Borges used to liken himself to Shakespeare’s liar Parolles and Shakespeare to God, in creative power. He saw such real life in the playwright’s characters that to him Shakespeare the man becomes nothing. In Everything and Nothing, for instance, Shakespeare asks God to let him “be one and myself”, but is denied his request, as God defines his role as creator: “Like me, you are many and no one”[iii]

Among 20th century recreations some are noteworthy for their innovative assimilation of Shakespeare’s plays. In Argentina, Richard III has launched adaptations related to strong regimes. Some of these are Marcelo Arbach’s and Franco Cuello’s 2009 production that set the play in the 40’s, during the deposition of Peron’s government; Guillermo Asensio’s, 2007/2008 multimedia Richard III in which the tyrant  used a remote control to choose which scenes the audience would see on a big plasma screen. And Laura Silva, in 2006, adapted and directed a version of the same play with clowns as characters highlighting the evil inherent in tyranny.

In 2001, Rubén Pires directed El Romance del Romeo y la Julieta (The Romeo and Juliet Ballad). This new version had one hundred and fifty tango songs that told the story of Romeo and Juliet making practically no change in the source plot. Tango, then, with its rhythm representative of the country, creates a cultural bridge between two different places and long distanced times.

Before this production in Argentina, and also using regional music as a complementary device, in 1992 Gabriel Vilela directed Grupo Galpão, in Brazil, in their Romeo and Juliet, winner of some international awards. In this adaptation for street theatre, music accompanied Shakespeare’s words interspersed with speeches in the style of the Brazilian novelist Guimarães Rosa.

In Colombia, the Teatro Libre de Bogotá, founded in 1973 by a group of young actors and under the guidance of Ricardo Camacho, offered some rich productions based on Shakespeare. Politically oriented at first, in 1977 El Teatro Libre de Bogotá changed from politics to art for art’s sake. Ricardo Camacho said in an interview[iv]: “This decisive moment in the life of the group was marked by the life giving and critical presence of William Shakespeare’s theatre, with a sort of strength that has followed it throughout its story.”[v] It was then that the Teatro Libre performed King Lear. That production met with a huge success, providing the group with means to have their own theatre house and create the Escuela de Teatro Libre (Free Theatre School) that has already produced fifteen plays by Shakespeare.

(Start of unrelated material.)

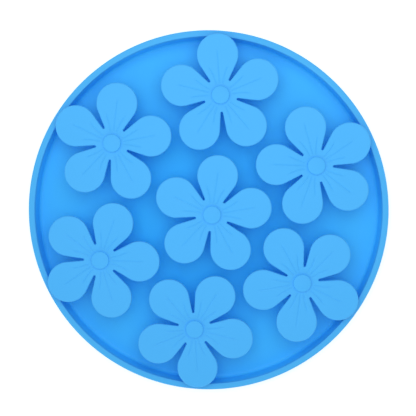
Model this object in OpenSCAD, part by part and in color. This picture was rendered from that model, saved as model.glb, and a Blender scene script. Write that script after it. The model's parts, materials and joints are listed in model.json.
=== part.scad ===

In contemporary Latin America the influence of the screen has allowed Shakespeare to be acted over in even newer accents though the countries where they emerge are no longer unborn.So where are we now in your opinion? That is, for instance, the case with Lípkies’s 2003 Mexican film Huapango, and Grisolli’s 1980 and 1983 Brazilian recreations for Globo TV, Otelo de Oliveira and Romeu e Julieta.

So, in Latin America, the rest has not been silence.



[i] My translation into English from the Brazilian version of Ariel: Breviário da Juventude, adapted by Hermes da Fonseca Filho. Rio de Janeiro, 1926.

[ii] Quoted in Racz, 2005:79.

[iii] Translated from Borges’s Obras Completas. Buenos Aires: Emecé, 1974.  vol. 2:182.

[iv] Interview with Patricia Jamarillo.

[v] My translation into English.

 

 

 

BIBLIOGRAPHY:

Boal, Augusto. A Tempestade. Lisboa:

Borges, Jorge Luis. Obras Complets. 4 vols. Buenos Aires: Emecé, 1974.

Dias, Gonçalves. Leonor de Mendonça. Belo Horizonte: Vega, 1976.

Modenessi, Alfredo Michel. “The Rogue and Will”. Bernice W. Kliman; Rick Santos eds. Latin American Shakespeares. Madison & Teaneck: Fairleigh Univeristy Press, 2005:219-241.

Racz, Gregary J. “Strategies of Deletion in Pablo Neruda’s Romeo and Juliet”. Bernice W. Kliman; Rick Santos eds. Latin American Shakespeares. Madison & Teaneck: Fairleigh Univeristy Press, 2005:71-91.

Rodo, José Enrique. Ariel: breviario da Juventude. Hermes da Fonseca Ada. Rio de Janeiro, 1926.

Santos, Marlene Soares dos. “Theater for the Oppressed: Augusto Boal’s A Tempestade”. Aimara da Cunha Resende ed. Foreign Accents: Brazilian Appropriations of Shakespeare. Newark: University of Delaware Press, 2002:42-54.

Tiffany, Grace. “Borges and Shakespeare, Shakespeare and Borges”. Bernice W. Kliman; Rick Santos eds. Latin American Shakespeares. Madison & Teaneck: Fairleigh Univeristy Press, 2005:145-165.

Tronch-Pérez, Jésus. “The Unavenging Prince: A Nineteenth-Century Mexican Stage Adaptation of Hamlet”. Bernice W. Kliman; Rick Santos eds. Latin American Shakespeares. Madison & Teaneck: Fairleigh Univeristy Press, 2005:54-70.

 

Vaughan, Alden T. “Caliban in the ‘Third World’: Shakespeare’s Savage as Sociopolitical Symbol”. Critical Essays On Shakespeare’s THE TEMPEST. Virginia Mason Vaughan; Alden T. Vaughan eds. New York: G.K. Hall, 1998:247-265.